Start

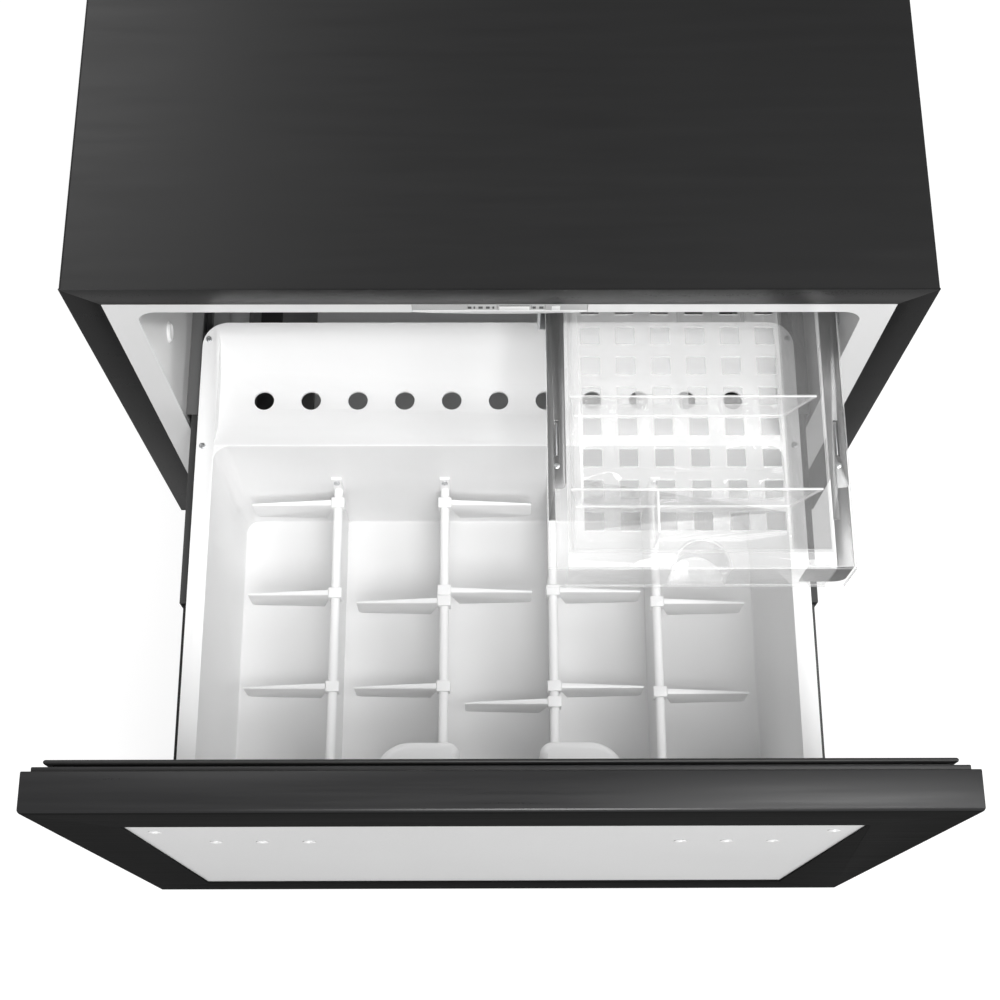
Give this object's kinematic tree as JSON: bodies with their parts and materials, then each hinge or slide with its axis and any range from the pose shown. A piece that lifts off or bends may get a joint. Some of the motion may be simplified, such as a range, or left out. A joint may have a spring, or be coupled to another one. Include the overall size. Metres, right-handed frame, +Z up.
{
  "type": "drawer minibar",
  "caption": "Black built-in drawer minibar with white bottle bin, rod-mounted sliding dividers, clear sliding tray and a bare front for a furniture panel.",
  "frame": {"origin": "centre of the bounding box's footprint with the drawer out, on the floor", "axes": "+X right, +Y from the drawer front to the rear, +Z up"},
  "size_m": [0.595, 0.859, 0.465],
  "materials": {
    "black_paint": "satin black paint",
    "foam": "rigid insulating foam",
    "white_plastic": "satin white moulding",
    "rubber": "black elastomer",
    "bare_steel": "zinc plated",
    "dark_steel": "black",
    "lamp_lens": "frosted",
    "board": "solder resist",
    "grey_plastic": "matt",
    "aluminium": "bare",
    "black_plastic": "satin",
    "grey_sheet": "light grey coated sheet",
    "clear_plastic": "clear"
  },
  "bodies": {
    "cabinet": {"outer_shell": "black_paint", "front_frame_left": "black_paint", "front_frame_right": "black_paint", "front_frame_top": "black_paint", "front_frame_bottom": "black_paint", "base_plate": "black_paint", "foam_body": "foam", "liner": "white_plastic", "wall_plugs": "white_plastic", "lamp_housing": "white_plastic", "levelling_feet": "rubber", "back_plate": "bare_steel", "absorber": "bare_steel", "boiler": "bare_steel", "tray_rail_outer_left": "bare_steel", "tray_rail_outer_right": "bare_steel", "tray_hangers": "bare_steel", "floor_guides": "dark_steel", "unit_brackets": "dark_steel", "slide_outer_left": "dark_steel", "slide_outer_right": "dark_steel", "lamp_lens": "lamp_lens", "lamp_board": "board", "evaporator": "aluminium", "condenser": "aluminium", "mains_inlet": "black_plastic"},
    "drawer": {"door_frame": "black_paint", "door_sheet": "grey_sheet", "sheet_anchors": "white_plastic", "door_core": "foam", "door_inner_plate": "black_plastic", "gasket": "rubber", "bin": "white_plastic", "bin_screws": "bare_steel", "divider_rods": "white_plastic", "drawer_carriers": "dark_steel", "slide_inner_left": "dark_steel", "slide_inner_right": "dark_steel"},
    "slide_mids": {"slide_mid_left": "dark_steel", "slide_mid_right": "dark_steel"},
    "tray_body": {"tray": "clear_plastic", "tray_dividers": "clear_plastic", "tray_rail_inner_left": "bare_steel", "tray_rail_inner_right": "bare_steel"},
    "tray_rail_mids": {"tray_rail_mid_left": "bare_steel", "tray_rail_mid_right": "bare_steel"},
    "temperature_key": {"temperature_button": "grey_plastic"},
    "lamp_key": {"lamp_button": "grey_plastic"},
    "divider_body_1": {"divider_1": "white_plastic"},
    "divider_body_2": {"divider_2": "white_plastic"},
    "divider_body_3": {"divider_3": "white_plastic"},
    "divider_body_4": {"divider_4": "white_plastic"},
    "divider_body_5": {"divider_5": "white_plastic"},
    "divider_body_6": {"divider_6": "white_plastic"},
    "divider_body_7": {"divider_7": "white_plastic"},
    "divider_body_8": {"divider_8": "white_plastic"},
    "divider_body_9": {"divider_9": "white_plastic"},
    "divider_body_10": {"divider_10": "white_plastic"},
    "divider_body_11": {"divider_11": "white_plastic"},
    "divider_body_12": {"divider_12": "white_plastic"}
  },
  "joints": [
    {"name": "drawer_slide", "type": "slide", "parent": "cabinet", "child": "drawer", "axis": [0, -1, 0], "range_m": [-0.3138, 0]},
    {"name": "slide_mid_run", "type": "slide", "parent": "cabinet", "child": "slide_mids", "axis": [0, -1, 0], "range_m": [-0.157, 0]},
    {"name": "tray_slide", "type": "slide", "parent": "cabinet", "child": "tray_body", "axis": [0, -1, 0], "range_m": [-0.17, 0]},
    {"name": "tray_mid_run", "type": "slide", "parent": "cabinet", "child": "tray_rail_mids", "axis": [0, -1, 0], "range_m": [-0.085, 0]},
    {"name": "temperature_press", "type": "slide", "parent": "cabinet", "child": "temperature_key", "axis": [0, 1, 0], "range_m": [0, 0.0008], "stiffness_N_per_m": 1000, "springref_m": -0.0008},
    {"name": "lamp_press", "type": "slide", "parent": "cabinet", "child": "lamp_key", "axis": [0, 1, 0], "range_m": [0, 0.0008], "stiffness_N_per_m": 1000, "springref_m": -0.0008},
    {"name": "divider_1_slide", "type": "slide", "parent": "drawer", "child": "divider_body_1", "axis": [0, 1, 0], "range_m": [-0.034, 0.008]},
    {"name": "divider_2_slide", "type": "slide", "parent": "drawer", "child": "divider_body_2", "axis": [0, 1, 0], "range_m": [-0.034, 0.034]},
    {"name": "divider_3_slide", "type": "slide", "parent": "drawer", "child": "divider_body_3", "axis": [0, 1, 0], "range_m": [-0.09, 0.034]},
    {"name": "divider_4_slide", "type": "slide", "parent": "drawer", "child": "divider_body_4", "axis": [0, 1, 0], "range_m": [-0.033, 0.008]},
    {"name": "divider_5_slide", "type": "slide", "parent": "drawer", "child": "divider_body_5", "axis": [0, 1, 0], "range_m": [0, 0.033]},
    {"name": "divider_6_slide", "type": "slide", "parent": "drawer", "child": "divider_body_6", "axis": [0, 1, 0], "range_m": [-0.031, 0]},
    {"name": "divider_7_slide", "type": "slide", "parent": "drawer", "child": "divider_body_7", "axis": [0, 1, 0], "range_m": [-0.09, 0.031]},
    {"name": "divider_8_slide", "type": "slide", "parent": "drawer", "child": "divider_body_8", "axis": [0, 1, 0], "range_m": [-0.035, 0.08]},
    {"name": "divider_9_slide", "type": "slide", "parent": "drawer", "child": "divider_body_9", "axis": [0, 1, 0], "range_m": [-0.0018, 0.035]},
    {"name": "divider_10_slide", "type": "slide", "parent": "drawer", "child": "divider_body_10", "axis": [0, 1, 0], "range_m": [-0.08, 0.0018]},
    {"name": "divider_11_slide", "type": "slide", "parent": "drawer", "child": "divider_body_11", "axis": [0, 1, 0], "range_m": [-0.033, 0.085]},
    {"name": "divider_12_slide", "type": "slide", "parent": "drawer", "child": "divider_body_12", "axis": [0, 1, 0], "range_m": [-0.09, 0.033]}
  ],
  "couplings": [
    {"joint": "slide_mid_run", "follows": "drawer_slide", "ratio": 0.5},
    {"joint": "tray_slide", "follows": "drawer_slide", "ratio": 0.54},
    {"joint": "tray_mid_run", "follows": "drawer_slide", "ratio": 0.27}
  ]
}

End

Description of the task
Copy every line of the material, please, keeping it exactly the same.

Result of the exercise
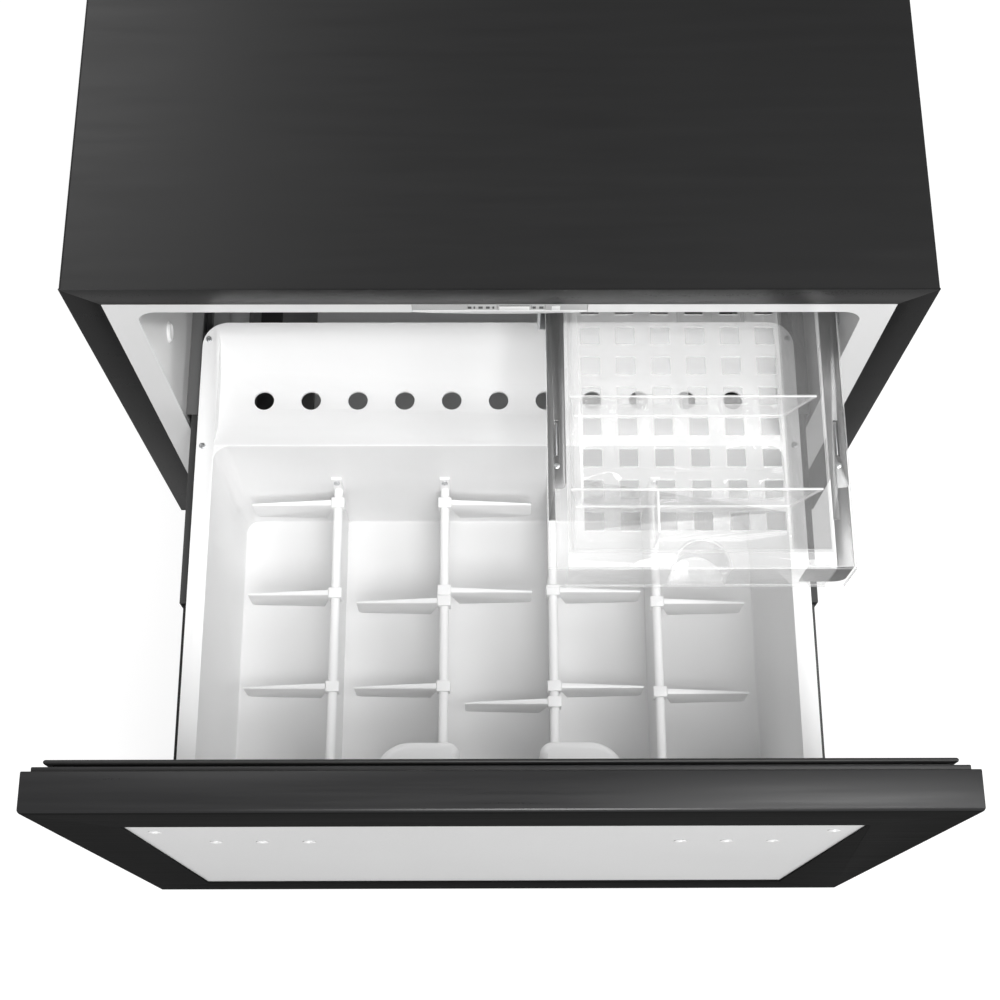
Give this object's kinematic tree as JSON: bodies with their parts and materials, then each hinge or slide with its axis and any range from the pose shown. A piece that lifts off or bends may get a joint. Some of the motion may be simplified, such as a range, or left out. A joint may have a spring, or be coupled to another one. Include the overall size. Metres, right-handed frame, +Z up.
{
  "type": "drawer minibar",
  "caption": "Black built-in drawer minibar with white bottle bin, rod-mounted sliding dividers, clear sliding tray and a bare front for a furniture panel.",
  "frame": {"origin": "centre of the bounding box's footprint with the drawer out, on the floor", "axes": "+X right, +Y from the drawer front to the rear, +Z up"},
  "size_m": [0.595, 0.859, 0.465],
  "materials": {
    "black_paint": "satin black paint",
    "foam": "rigid insulating foam",
    "white_plastic": "satin white moulding",
    "rubber": "black elastomer",
    "bare_steel": "zinc plated",
    "dark_steel": "black",
    "lamp_lens": "frosted",
    "board": "solder resist",
    "grey_plastic": "matt",
    "aluminium": "bare",
    "black_plastic": "satin",
    "grey_sheet": "light grey coated sheet",
    "clear_plastic": "clear"
  },
  "bodies": {
    "cabinet": {"outer_shell": "black_paint", "front_frame_left": "black_paint", "front_frame_right": "black_paint", "front_frame_top": "black_paint", "front_frame_bottom": "black_paint", "base_plate": "black_paint", "foam_body": "foam", "liner": "white_plastic", "wall_plugs": "white_plastic", "lamp_housing": "white_plastic", "levelling_feet": "rubber", "back_plate": "bare_steel", "absorber": "bare_steel", "boiler": "bare_steel", "tray_rail_outer_left": "bare_steel", "tray_rail_outer_right": "bare_steel", "tray_hangers": "bare_steel", "floor_guides": "dark_steel", "unit_brackets": "dark_steel", "slide_outer_left": "dark_steel", "slide_outer_right": "dark_steel", "lamp_lens": "lamp_lens", "lamp_board": "board", "evaporator": "aluminium", "condenser": "aluminium", "mains_inlet": "black_plastic"},
    "drawer": {"door_frame": "black_paint", "door_sheet": "grey_sheet", "sheet_anchors": "white_plastic", "door_core": "foam", "door_inner_plate": "black_plastic", "gasket": "rubber", "bin": "white_plastic", "bin_screws": "bare_steel", "divider_rods": "white_plastic", "drawer_carriers": "dark_steel", "slide_inner_left": "dark_steel", "slide_inner_right": "dark_steel"},
    "slide_mids": {"slide_mid_left": "dark_steel", "slide_mid_right": "dark_steel"},
    "tray_body": {"tray": "clear_plastic", "tray_dividers": "clear_plastic", "tray_rail_inner_left": "bare_steel", "tray_rail_inner_right": "bare_steel"},
    "tray_rail_mids": {"tray_rail_mid_left": "bare_steel", "tray_rail_mid_right": "bare_steel"},
    "temperature_key": {"temperature_button": "grey_plastic"},
    "lamp_key": {"lamp_button": "grey_plastic"},
    "divider_body_1": {"divider_1": "white_plastic"},
    "divider_body_2": {"divider_2": "white_plastic"},
    "divider_body_3": {"divider_3": "white_plastic"},
    "divider_body_4": {"divider_4": "white_plastic"},
    "divider_body_5": {"divider_5": "white_plastic"},
    "divider_body_6": {"divider_6": "white_plastic"},
    "divider_body_7": {"divider_7": "white_plastic"},
    "divider_body_8": {"divider_8": "white_plastic"},
    "divider_body_9": {"divider_9": "white_plastic"},
    "divider_body_10": {"divider_10": "white_plastic"},
    "divider_body_11": {"divider_11": "white_plastic"},
    "divider_body_12": {"divider_12": "white_plastic"}
  },
  "joints": [
    {"name": "drawer_slide", "type": "slide", "parent": "cabinet", "child": "drawer", "axis": [0, -1, 0], "range_m": [-0.3138, 0]},
    {"name": "slide_mid_run", "type": "slide", "parent": "cabinet", "child": "slide_mids", "axis": [0, -1, 0], "range_m": [-0.157, 0]},
    {"name": "tray_slide", "type": "slide", "parent": "cabinet", "child": "tray_body", "axis": [0, -1, 0], "range_m": [-0.17, 0]},
    {"name": "tray_mid_run", "type": "slide", "parent": "cabinet", "child": "tray_rail_mids", "axis": [0, -1, 0], "range_m": [-0.085, 0]},
    {"name": "temperature_press", "type": "slide", "parent": "cabinet", "child": "temperature_key", "axis": [0, 1, 0], "range_m": [0, 0.0008], "stiffness_N_per_m": 1000, "springref_m": -0.0008},
    {"name": "lamp_press", "type": "slide", "parent": "cabinet", "child": "lamp_key", "axis": [0, 1, 0], "range_m": [0, 0.0008], "stiffness_N_per_m": 1000, "springref_m": -0.0008},
    {"name": "divider_1_slide", "type": "slide", "parent": "drawer", "child": "divider_body_1", "axis": [0, 1, 0], "range_m": [-0.034, 0.008]},
    {"name": "divider_2_slide", "type": "slide", "parent": "drawer", "child": "divider_body_2", "axis": [0, 1, 0], "range_m": [-0.034, 0.034]},
    {"name": "divider_3_slide", "type": "slide", "parent": "drawer", "child": "divider_body_3", "axis": [0, 1, 0], "range_m": [-0.09, 0.034]},
    {"name": "divider_4_slide", "type": "slide", "parent": "drawer", "child": "divider_body_4", "axis": [0, 1, 0], "range_m": [-0.033, 0.008]},
    {"name": "divider_5_slide", "type": "slide", "parent": "drawer", "child": "divider_body_5", "axis": [0, 1, 0], "range_m": [0, 0.033]},
    {"name": "divider_6_slide", "type": "slide", "parent": "drawer", "child": "divider_body_6", "axis": [0, 1, 0], "range_m": [-0.031, 0]},
    {"name": "divider_7_slide", "type": "slide", "parent": "drawer", "child": "divider_body_7", "axis": [0, 1, 0], "range_m": [-0.09, 0.031]},
    {"name": "divider_8_slide", "type": "slide", "parent": "drawer", "child": "divider_body_8", "axis": [0, 1, 0], "range_m": [-0.035, 0.08]},
    {"name": "divider_9_slide", "type": "slide", "parent": "drawer", "child": "divider_body_9", "axis": [0, 1, 0], "range_m": [-0.0018, 0.035]},
    {"name": "divider_10_slide", "type": "slide", "parent": "drawer", "child": "divider_body_10", "axis": [0, 1, 0], "range_m": [-0.08, 0.0018]},
    {"name": "divider_11_slide", "type": "slide", "parent": "drawer", "child": "divider_body_11", "axis": [0, 1, 0], "range_m": [-0.033, 0.085]},
    {"name": "divider_12_slide", "type": "slide", "parent": "drawer", "child": "divider_body_12", "axis": [0, 1, 0], "range_m": [-0.09, 0.033]}
  ],
  "couplings": [
    {"joint": "slide_mid_run", "follows": "drawer_slide", "ratio": 0.5},
    {"joint": "tray_slide", "follows": "drawer_slide", "ratio": 0.54},
    {"joint": "tray_mid_run", "follows": "drawer_slide", "ratio": 0.27}
  ]
}